Progress is made on new public works building

Flanked on all sides by support beams and heavy machinery, the walls of a soon-to-be structure cast shadows in the fading winter sunlight Wednesday afternoon.

By: Mike Enright, Alexandria Echo Press

Flanked on all sides by support beams and heavy machinery, the walls of a soon-to-be structure cast shadows in the fading winter sunlight Wednesday afternoon.

Just visible over the horizon from the intersection of County Roads 82 and 22, the forming box-like building lies directly south of the county fairgrounds, in plain sight of the grandstand’s benches.

Douglas County’s new public works facility is beginning to take shape.

Construction has progressed quickly since crews first broke ground on the $6.8 million, 50,000 square-foot building in late September.

It has to. They’re on a tight deadline.

“We’re condensing the time,” said Earl Fuechtmann of the county-hired construction management firm, Contegrity Group, Inc. “It’s moving along at probably an accelerated pace.”

Moving public works is part of the county’s plan for replacing its obsolete downtown jail, which the Minnesota Department of Corrections plans to shut down in August 2009. By then, the county has to have made “significant progress” on an up-to-code replacement jail facility, or it will have to ship its prisoners elsewhere, at a cost of thousands of dollars per day.

The county plans to remodel the current public works site into its new jail, but that construction can’t happen until the department is moved out.

Despite the compressed timetable, construction on the new public works building is progressing quickly and smoothly, said Dave Robley, Douglas County public works director.

“It’s going well,” Robley said. “It’s on schedule and on budget so far.”

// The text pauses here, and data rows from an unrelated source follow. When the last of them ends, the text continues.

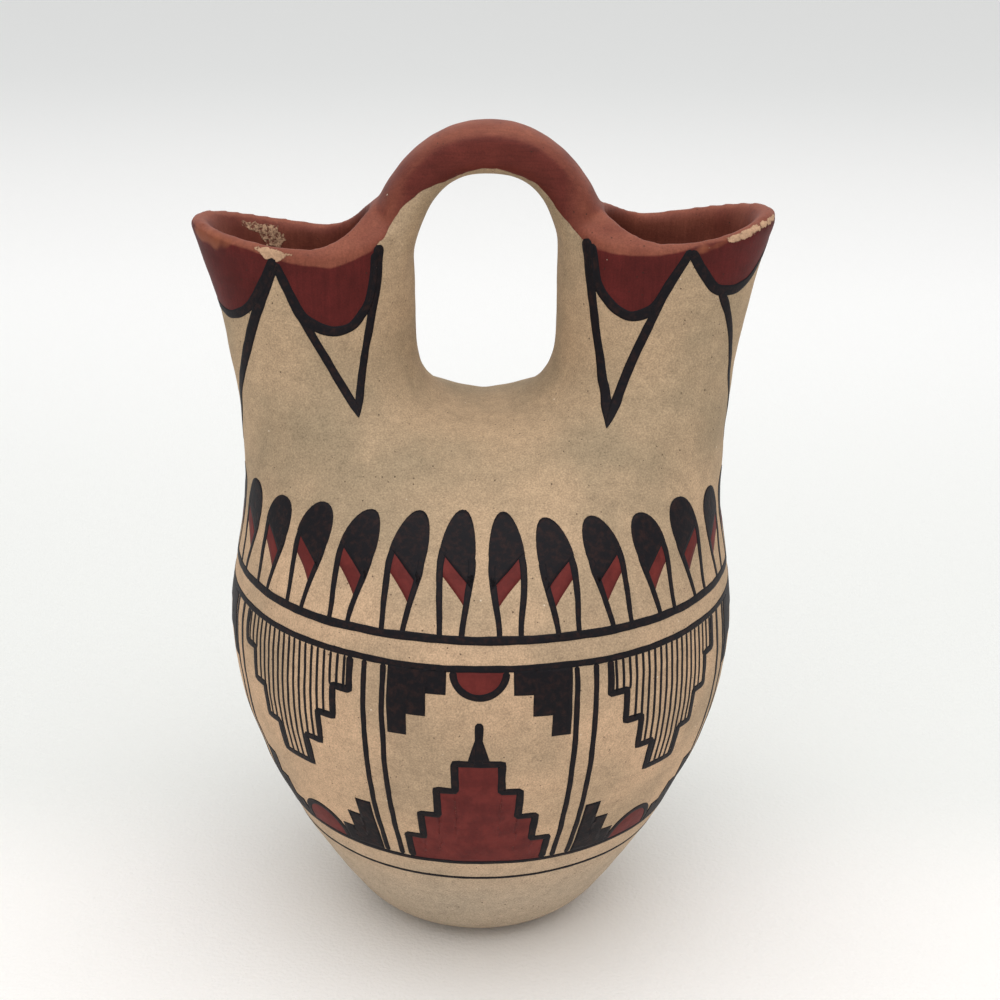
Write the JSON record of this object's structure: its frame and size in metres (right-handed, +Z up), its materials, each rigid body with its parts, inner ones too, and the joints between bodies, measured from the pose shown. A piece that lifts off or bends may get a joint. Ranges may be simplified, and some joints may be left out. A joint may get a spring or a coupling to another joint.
{
  "type": "wedding vase",
  "caption": "Round-bellied fired clay wedding vase with twin pouring spouts joined by an arched handle.",
  "frame": {"origin": "centre of the flat foot, on the surface the vase stands on", "axes": "+Z up, -Y towards the front, +X towards the spout with the higher tip"},
  "size_m": [0.1367, 0.126, 0.203],
  "materials": {
    "clay": "matte"
  },
  "bodies": {
    "root": {"vase": "clay"}
  },
  "joints": []
}
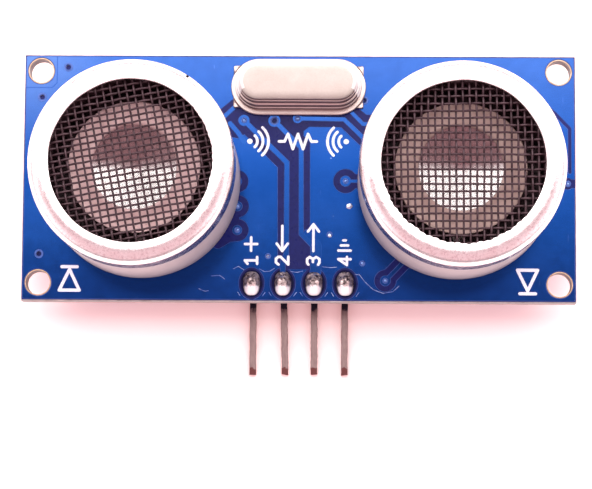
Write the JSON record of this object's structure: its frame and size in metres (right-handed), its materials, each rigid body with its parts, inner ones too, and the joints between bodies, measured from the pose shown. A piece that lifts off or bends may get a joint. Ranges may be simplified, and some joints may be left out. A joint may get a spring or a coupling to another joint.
{
  "type": "ultrasonic distance sensor",
  "caption": "Flat blue circuit board with two round mesh-fronted ultrasonic transducers, a metal crystal can and a right-angle pin header; it measures distance by echo.",
  "frame": {"origin": "centre of the footprint (bounding box) on the surface that the sensor lies on, which its pins and its transducer leads touch", "axes": "+Z is the sensing direction, out of the transducers; +X runs along the board, from the transmitter to the receiver; +Y points to the board edge with the crystal, and the header pins point to -Y"},
  "size_m": [0.0452, 0.026, 0.0169],
  "materials": {
    "board_mask": "gloss",
    "can_metal": "satin",
    "mesh_wire": "satin",
    "cone_metal": "satin",
    "plate_brass": "satin",
    "piezo_ceramic": "matte",
    "silicone": "matte",
    "black_plastic": "matte",
    "tinned_wire": "satin",
    "crystal_metal": "polished",
    "quartz": "polished",
    "pin_metal": "satin",
    "solder": "polished",
    "chip_black": "satin",
    "resistor_black": "satin",
    "capacitor_tan": "matte"
  },
  "bodies": {
    "root": {"circuit_board": "board_mask", "tx_housing": "can_metal", "tx_mesh": "mesh_wire", "tx_base_cup": "black_plastic", "tx_seal_ring": "silicone", "tx_terminal_pos": "tinned_wire", "tx_lead_wire_pos": "tinned_wire", "tx_terminal_neg": "tinned_wire", "tx_lead_wire_neg": "tinned_wire", "rx_housing": "can_metal", "rx_mesh": "mesh_wire", "rx_base_cup": "black_plastic", "rx_seal_ring": "silicone", "rx_terminal_pos": "tinned_wire", "rx_lead_wire_pos": "tinned_wire", "rx_terminal_neg": "tinned_wire", "rx_lead_wire_neg": "tinned_wire", "crystal_can": "crystal_metal", "crystal_base": "crystal_metal", "crystal_lead_left": "tinned_wire", "crystal_lead_right": "tinned_wire", "crystal_quartz_blank": "quartz", "header_body": "black_plastic", "header_pin_1": "pin_metal", "solder_joint_1": "solder", "header_pin_2": "pin_metal", "solder_joint_2": "solder", "header_pin_3": "pin_metal", "solder_joint_3": "solder", "header_pin_4": "pin_metal", "solder_joint_4": "solder", "driver_chip": "chip_black", "controller_chip": "chip_black", "amplifier_chip": "chip_black", "transistor": "chip_black", "resistor_1": "resistor_black", "resistor_2": "resistor_black", "resistor_3": "resistor_black", "resistor_4": "resistor_black", "resistor_5": "resistor_black", "resistor_6": "resistor_black", "resistor_7": "resistor_black", "resistor_8": "resistor_black", "capacitor_1": "capacitor_tan", "capacitor_2": "capacitor_tan", "capacitor_3": "capacitor_tan", "capacitor_4": "capacitor_tan", "capacitor_5": "capacitor_tan", "capacitor_6": "capacitor_tan", "capacitor_7": "capacitor_tan", "capacitor_8": "capacitor_tan"},
    "tx_vibrator": {"tx_cone": "cone_metal", "tx_diaphragm": "plate_brass", "tx_piezo_disc": "piezo_ceramic"},
    "rx_vibrator": {"rx_cone": "cone_metal", "rx_diaphragm": "plate_brass", "rx_piezo_disc": "piezo_ceramic"}
  },
  "joints": [
    {"name": "tx_vibration", "type": "slide", "parent": "root", "child": "tx_vibrator", "axis": [0, 0, 1], "range_m": [-0.000008, 0.000008], "stiffness_N_per_m": 2000},
    {"name": "rx_vibration", "type": "slide", "parent": "root", "child": "rx_vibrator", "axis": [0, 0, 1], "range_m": [-0.000008, 0.000008], "stiffness_N_per_m": 2000}
  ]
}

Although he has consistently maintained that the public works department doesn’t need a new building and is only moving to help solve the jail situation, Robley nonetheless said the new facility will be a significant improvement over public works’ current accommodations.

The new building is bigger and better designed, Robley said, and the site offers much more surrounding space than the existing public works locale.

“If we were going do it, our feeling was it should be done right,” he said, “so it will last.”

Thanks to excellent planning and teamwork, the project has managed to avoid any major snafus so far, Robley said, and officials expect construction to wrap in mid- to late April, allowing public works staff to fully move in by mid-May.

“It’s still hard to believe that it’s our building,” he said. “It hasn’t sunk in yet that it’s public works, and that we’re actually moving.”